Income Ontario Federal Combined
Small Business income 4.5% 10.5% 15.0%
CCPC1 investment income 11.5% 38.67% 50.17%
Manufacturing and Processing income 10.0% 15.0% 25.0%
General income 11.5% 15.0% 26.5%
       
1 Canadian-Controlled Private Corporation      
       

Employer Health Tax Avoidance

Ontario will undertake a review to ensure that structures are not used to multiply the Employer Health Tax (EHT) relief that is intended for employers with an Ontario payroll of less than $450,000 per annum. As part of the process, the EHT exemption is eliminated for employers that are designated members of a partnership, as defined in the Income Tax Act. To provide an opportunity for feedback and consultation, the change will be effective no earlier than January 1, 2018.

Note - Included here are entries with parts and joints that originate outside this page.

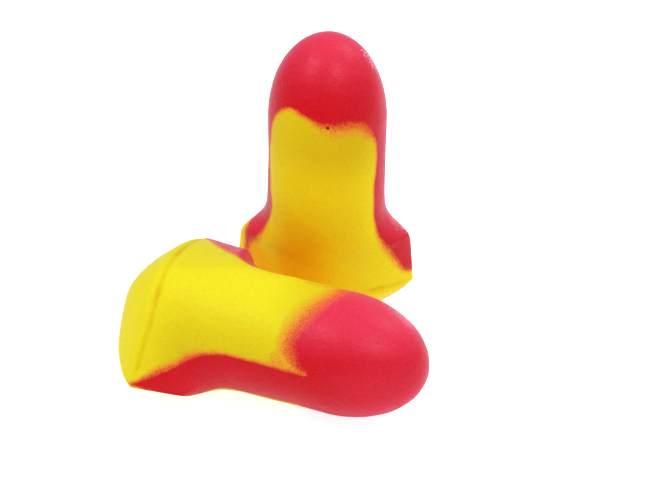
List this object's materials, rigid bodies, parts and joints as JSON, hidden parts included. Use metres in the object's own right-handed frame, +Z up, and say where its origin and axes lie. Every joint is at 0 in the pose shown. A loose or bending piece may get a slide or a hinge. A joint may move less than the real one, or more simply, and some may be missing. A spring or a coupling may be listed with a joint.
{
  "type": "foam ear plugs",
  "caption": "Pair of soft T-shaped foam ear plugs with a round stem, ellipsoid tip, winged base and low domed end; one stands upright and one lies on its side.",
  "frame": {"origin": "centre of the small flat that the upright plug stands on", "axes": "+Z up along the upright plug's stem, +X along its two wings, +Y from its front panel to its back panel"},
  "size_m": [0.0282, 0.0282, 0.0288],
  "materials": {
    "yellow_foam": "soft slow-recovery foam, dyed bright yellow through, fine closed cells, satin skin",
    "magenta_foam": "soft slow-recovery foam, dyed magenta through, fine closed cells, satin skin"
  },
  "bodies": {
    "upright_plug": {"upright_plug_yellow_foam": "yellow_foam", "upright_plug_magenta_foam": "magenta_foam"},
    "lying_plug": {"lying_plug_yellow_foam": "yellow_foam", "lying_plug_magenta_foam": "magenta_foam"}
  },
  "joints": [
    {"name": "lying_plug_lift", "type": "slide", "parent": "upright_plug", "child": "lying_plug", "axis": [0, 0, 1], "range_m": [0, 0.03]}
  ]
}
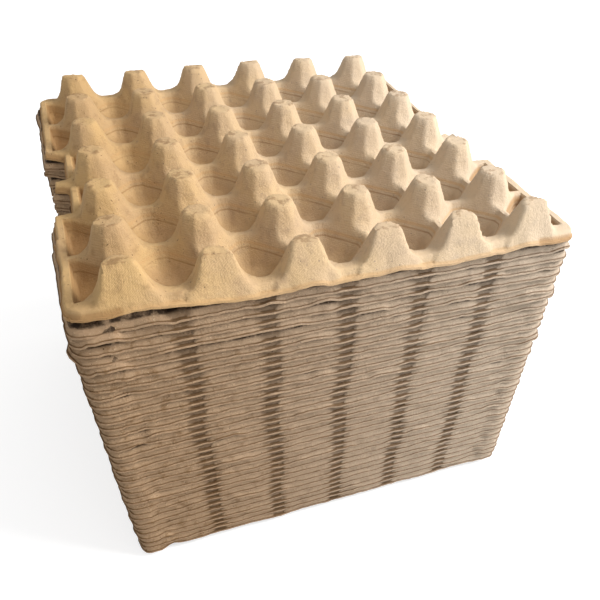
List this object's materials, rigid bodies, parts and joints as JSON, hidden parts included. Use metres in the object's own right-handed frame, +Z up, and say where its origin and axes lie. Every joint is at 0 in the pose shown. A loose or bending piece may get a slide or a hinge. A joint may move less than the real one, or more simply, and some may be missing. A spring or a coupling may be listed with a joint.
{
  "type": "stack of pulp egg trays",
  "caption": "Nested stack of moulded pulp egg trays: pyramid posts, egg cups between them, side flanges with finger notches.",
  "frame": {"origin": "on the floor under the middle of the stack", "axes": "+Z up, X across the five cells, Y across the six cells, front face towards -Y"},
  "size_m": [0.295, 0.295, 0.2399],
  "materials": {
    "pulp": "rough moulded grey-brown pulp"
  },
  "bodies": {
    "root": {"tray_01": "pulp", "tray_02": "pulp", "tray_03": "pulp", "tray_04": "pulp", "tray_05": "pulp", "tray_06": "pulp", "tray_07": "pulp", "tray_08": "pulp", "tray_09": "pulp", "tray_10": "pulp", "tray_11": "pulp", "tray_12": "pulp", "tray_13": "pulp", "tray_14": "pulp", "tray_15": "pulp", "tray_16": "pulp", "tray_17": "pulp", "tray_18": "pulp", "tray_19": "pulp", "tray_20": "pulp", "tray_21": "pulp", "tray_22": "pulp", "tray_23": "pulp", "tray_24": "pulp", "tray_25": "pulp", "tray_26": "pulp", "tray_27": "pulp", "tray_28": "pulp", "tray_29": "pulp", "tray_30": "pulp", "tray_31": "pulp", "tray_32": "pulp", "tray_33": "pulp", "tray_34": "pulp", "tray_35": "pulp"}
  },
  "joints": []
}
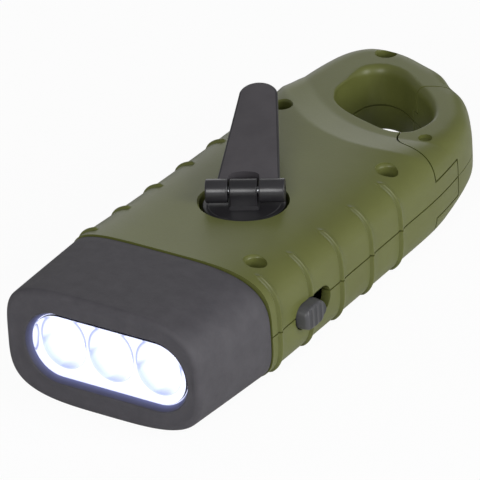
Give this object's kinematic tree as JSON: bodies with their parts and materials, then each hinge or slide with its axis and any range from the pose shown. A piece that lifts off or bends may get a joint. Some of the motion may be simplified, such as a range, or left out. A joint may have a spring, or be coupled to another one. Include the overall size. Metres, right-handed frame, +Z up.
{
  "type": "hand crank flashlight",
  "caption": "Pocket torch with a folding crank on top, a slide switch, a wide lamp head and a ring with a sprung gate at its tail.",
  "frame": {"origin": "on the flat underside, on the centreline, below the first grip rib behind the lamp head", "axes": "+Y from the lamp to the ring, +Z up through the crank side, +X towards the slide switch"},
  "size_m": [0.052, 0.1343, 0.035],
  "materials": {
    "olive_plastic": "satin moulded plastic",
    "dark_rubber": "matte soft rubber",
    "arm_plastic": "matte moulded plastic",
    "black_plastic": "semi-gloss moulded plastic",
    "switch_plastic": "satin moulded plastic",
    "clear_plastic": "clear polished plastic",
    "chromed_plastic": "vacuum-metallised mirror",
    "led_resin": "clear cast resin",
    "wire_cover": "insulated lead",
    "board_laminate": "solder-masked laminate",
    "gear_plastic": "natural acetal",
    "steel": "bright plated",
    "magnet_metal": "dark sintered metal",
    "copper_wire": "enamelled copper winding",
    "cell_wrap": "shrink-wrapped cells"
  },
  "bodies": {
    "body": {"top_shell": "olive_plastic", "bottom_shell": "olive_plastic", "head_bezel": "dark_rubber", "lens": "clear_plastic", "reflector": "chromed_plastic", "led_left": "led_resin", "led_middle": "led_resin", "led_right": "led_resin", "led_board": "board_laminate", "crank_bushing": "gear_plastic", "second_gear_axle": "steel", "third_gear_axle": "steel", "stator_core": "magnet_metal", "generator_coil": "copper_wire", "gear_plate": "gear_plastic", "plate_screw_front_left": "steel", "plate_screw_front_right": "steel", "plate_screw_side": "steel", "plate_screw_rear": "steel", "battery_pack": "cell_wrap", "main_board": "board_laminate", "switch_body": "black_plastic", "lamp_wire": "wire_cover", "battery_wire": "wire_cover", "coil_wire": "wire_cover", "gate_pin": "steel", "gate_spring": "steel", "case_screw_front": "steel", "case_screw_rear_right": "steel", "case_screw_rear_left": "steel", "case_screw_ring": "steel"},
    "crank": {"crank_disc": "black_plastic", "hinge_pin": "steel", "drive_gear": "gear_plastic", "crank_clip": "steel"},
    "arm": {"crank_arm": "arm_plastic", "knob_screw": "steel"},
    "knob": {"crank_knob": "black_plastic"},
    "second_wheel": {"second_gear": "gear_plastic"},
    "third_wheel": {"third_gear": "gear_plastic"},
    "rotor": {"rotor_magnet": "magnet_metal", "rotor_shaft": "steel", "rotor_pinion": "gear_plastic"},
    "gate": {"gate_upper": "olive_plastic", "gate_lower": "olive_plastic"},
    "switch": {"switch_knob": "switch_plastic"}
  },
  "joints": [
    {"name": "crank_spin", "type": "hinge", "parent": "body", "child": "crank", "pos_m": [0, 0.0248, 0.0212], "axis": [0, 0, 1], "continuous": true},
    {"name": "crank_fold", "type": "hinge", "parent": "crank", "child": "arm", "pos_m": [0, 0.0248, 0.02605], "axis": [0.8763, 0.4818, 0], "range_deg": [0, 154]},
    {"name": "knob_spin", "type": "hinge", "parent": "arm", "child": "knob", "pos_m": [-0.01235, 0.05037, 0.03259], "axis": [0.1083, -0.1971, 0.9744], "continuous": true},
    {"name": "second_gear_spin", "type": "hinge", "parent": "body", "child": "second_wheel", "pos_m": [0.00785, 0.03758, 0.01], "axis": [0, 0, 1], "continuous": true},
    {"name": "third_gear_spin", "type": "hinge", "parent": "body", "child": "third_wheel", "pos_m": [-0.00579, 0.03967, 0.0075], "axis": [0, 0, 1], "continuous": true},
    {"name": "rotor_spin", "type": "hinge", "parent": "body", "child": "rotor", "pos_m": [-0.00986, 0.05159, 0.012], "axis": [0, 0, 1], "continuous": true},
    {"name": "gate_swing", "type": "hinge", "parent": "body", "child": "gate", "pos_m": [0.016, 0.0704, 0.0118], "axis": [0, 0, 1], "range_deg": [0, 25], "stiffness_Nm_per_rad": 0.02, "springref_deg": -17.19},
    {"name": "switch_slide", "type": "slide", "parent": "body", "child": "switch", "axis": [0, 1, 0], "range_m": [0, 0.0044]}
  ],
  "couplings": [
    {"joint": "second_gear_spin", "follows": "crank_spin", "ratio": -4},
    {"joint": "third_gear_spin", "follows": "crank_spin", "ratio": 14.4},
    {"joint": "rotor_spin", "follows": "crank_spin", "ratio": -46.08}
  ]
}
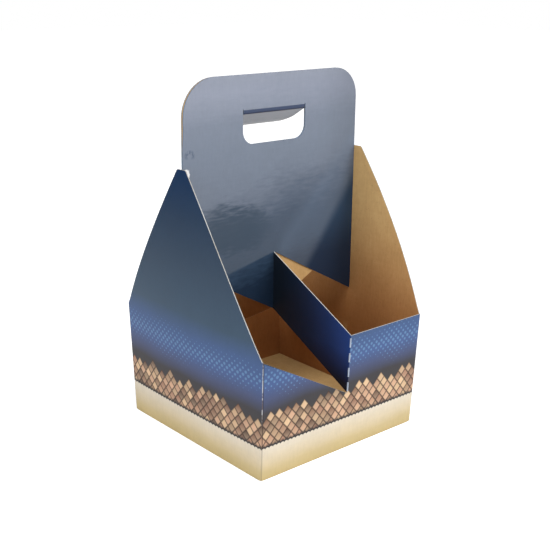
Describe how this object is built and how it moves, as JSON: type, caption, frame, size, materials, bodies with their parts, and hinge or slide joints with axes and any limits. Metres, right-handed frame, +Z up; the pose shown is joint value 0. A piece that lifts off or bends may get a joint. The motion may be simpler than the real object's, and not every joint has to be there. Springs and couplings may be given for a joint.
{
  "type": "cardboard cup carrier",
  "caption": "Folded cardboard carrier for takeaway cups: an open box with gabled ends, slanting straps that divide it into cells, and a tall carrying handle with a hand hole.",
  "frame": {"origin": "middle of the box's footprint, on the surface it stands on", "axes": "+Z up, +X along the front wall towards the right gable, +Y from the front wall to the back wall, square to the handle"},
  "size_m": [0.2213, 0.214, 0.352],
  "materials": {
    "printed_board": "glossy print outside, bare kraft inside"
  },
  "bodies": {
    "root": {"cup_carrier": "printed_board"}
  },
  "joints": []
}
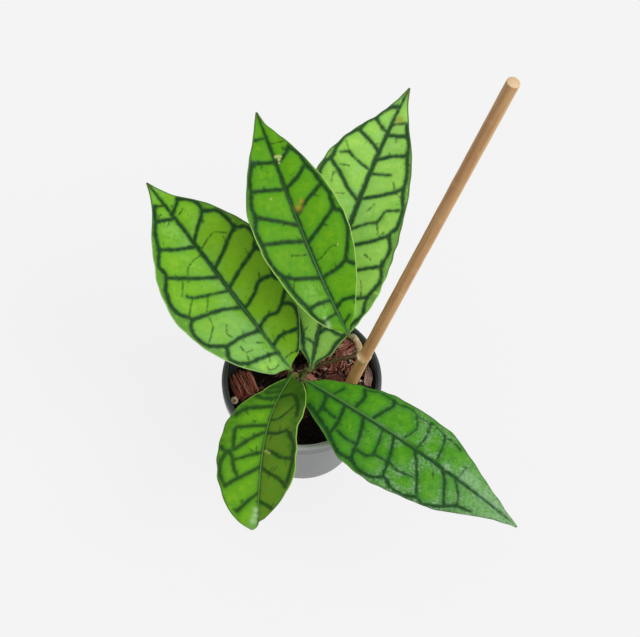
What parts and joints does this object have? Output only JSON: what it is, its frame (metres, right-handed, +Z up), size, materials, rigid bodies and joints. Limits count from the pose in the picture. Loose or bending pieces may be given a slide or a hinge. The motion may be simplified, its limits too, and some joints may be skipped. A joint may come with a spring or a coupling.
{
  "type": "potted hoya plant",
  "caption": "Young hoya with broad pointed dark-veined leaves on a short vine, in a small round tapered nursery pot of husk mix with a leaning cane stake.",
  "frame": {"origin": "centre of the pot's foot, on the flat face that it stands on", "axes": "+Z up; +X to the right of the plant's front, the side the stake leans to; +Y away from the front, to the back"},
  "size_m": [0.1999, 0.2347, 0.3381],
  "materials": {
    "black_plastic": "thin black moulded plastic, satin, with a soft grey sheen",
    "husk_mix": "rough reddish-brown coco husk chips and fibres, with bark and a few pale grains",
    "bamboo": "smooth tan cane with fine lengthwise grain and a pale cut end",
    "vine": "thin woody vine, olive to tan brown, dull",
    "leaf_green": "thick satin leaf, bright green cells in a net of dark blue-green veins, paler edge and underside"
  },
  "bodies": {
    "root": {"pot": "black_plastic", "potting_mix": "husk_mix", "bamboo_stake": "bamboo", "stem": "vine", "leaf_left": "leaf_green", "leaf_top": "leaf_green", "leaf_back": "leaf_green", "leaf_lower_left": "leaf_green", "leaf_lower_right": "leaf_green"}
  },
  "joints": []
}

Paralleling Federal Measures

Ontario will work closely with the federal government to review tax planning strategies involving private corporations. These include:

  • Income splitting
  • Transformation of investment income into business income or capital gains
  • Other perceived loopholes and sophisticated tax planning

Other Measures

Hotel Tax

Ontario will grant municipalities the authority to levy a tax on transient accommodation by amending the City of Toronto Act, 2006 and the Municipal Act, 2001.

Tobacco Tax
Effective 12:01 a.m. April 28, 2017, the tobacco tax is being increased from 15.475 cents to 16.475 cents per cigarette and gram of tobacco products other than cigars.

Enhancements to the Canada Pension Plan

Legislation to implement the enhancement to the Canada Pension Plan (CPP) came into effect in March 2017. To allow businesses to adapt, increases to CPP contributions will be phased in over seven years, beginning January 1, 2019.

Property Tax Measures

Pursuant to reviews of legislation on small-scale agri-food business on farms, railway rights-of-way and the Provincial Land Tax, the Budget proposes certain changes to these measures.

Income Tax Avoidance/Strengthening Ontario’s Tax System

The Budget indicates that the government is continuing to work with the Canada Revenue Agency to address the underground economy, and legislative and administrative reviews to promote greater effectiveness and efficiency of the tax system.


Taylor Leibow LLP accepts no responsibility for the content of the above commentary or for the use thereof. Furthermore, neither Taylor Leibow LLP nor any person involved in the preparation of this commentary accepts any contractual, tortuous or other form of liability for its contents or for any consequences arising from its use.